Education

Education Jokes

Why did the question come to life? Answer: The adding, subtracting, times, dividing by, and equals signs came to life and squished pages.

A student asked a teacher, "How do you pronounce this word? It's spelled A-L-L-I-E-D."

The teacher was about to answer, but then the student said, "Actually, I know how to pronounce it. I lied!" (allied)

New teacher: Everyone stand up if you think you are stupid.

Student: Stands up.

Teacher: Why did you stand up?

Student: I hate seeing you stand up there by yourself.

Teacher's pen is RED, our pen is BLUE, she is marking an EGG on my marksheet, left with questions and no CLUE.

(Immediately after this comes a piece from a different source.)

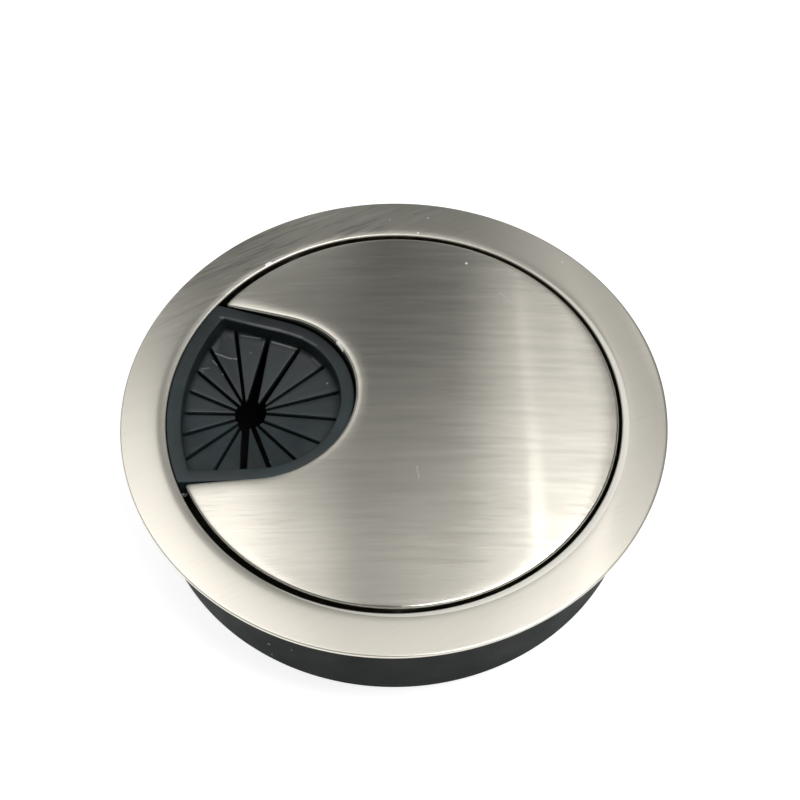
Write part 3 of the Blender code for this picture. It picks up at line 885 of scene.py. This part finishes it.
# Painted highlight on the edge of the ring's mouth. It is widest and palest on one side.
HIGHLIGHT_SIDE = (0.91, -0.42, 0.0)
HIGHLIGHT_WIDENING = 0.026
HIGHLIGHT_FADE = (0.00010, 0.00032)
HIGHLIGHT_DEPTH = (0.00055, 0.00035)
HIGHLIGHT_REACH = (0.010, 0.032)
HIGHLIGHT_COLOUR = (0.74, 0.71, 0.645)
BRIGHTEST_HIGHLIGHT_COLOUR = (0.94, 0.91, 0.84)


def toned(colour, factor):
    return tuple(channel * factor for channel in colour)


def mouth_highlight(tree, coords):
    """A mask of the painted highlight on the edge of the ring's mouth, and the highlight's colour.
    """
    parts = separated(tree, coords)
    radius = vector_node(tree, "LENGTH", combined(tree, parts["X"], parts["Y"], 0.0))
    side = vector_node(tree, "DOT_PRODUCT", coords, HIGHLIGHT_SIDE)
    widening = math_node(tree, "MULTIPLY", math_node(tree, "MAXIMUM", side, 0.0), HIGHLIGHT_WIDENING)
    inner = math_node(tree, "SUBTRACT", radius, widening)
    full, gone = (OPENING_RADIUS + width for width in HIGHLIGHT_FADE)
    near_mouth = map_range(tree, inner, full, gone, 1.0, 0.0)
    low, high = (TOP_LEVEL - depth for depth in HIGHLIGHT_DEPTH)
    on_top = map_range(tree, parts["Z"], low, high, 0.0, 1.0)
    paleness = map_range(tree, side, *HIGHLIGHT_REACH, 0.0, 1.0)
    colour = mix_colour(tree, paleness, HIGHLIGHT_COLOUR, BRIGHTEST_HIGHLIGHT_COLOUR)
    return math_node(tree, "MULTIPLY", near_mouth, on_top), colour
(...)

I was walking home, then I saw a "Wait" sign. A man came and took me. I'm still waiting for him to ask for a lesson.

We have a new member of staff here today. He has no arms, no legs, and no body. He will be known as "The Head."

My parents said they had to make a lot of sacrifices in order to pay for my education.

They were both druids.

Imagine you go to school, right? You hit the curve, the bus driver be like, "Ahhh, how do I stop the bus?" Students from the bus jump from the windows. One of the students: "That's a YOU problem."

The bell rings, and Ana was about to leave, but the teacher said, "The bell doesn't dismiss you, I do."

The next day, Ana was late, and the teacher asked, "Why are you late?" Ana replied with, "The bell doesn't tell me when I should arrive, I do."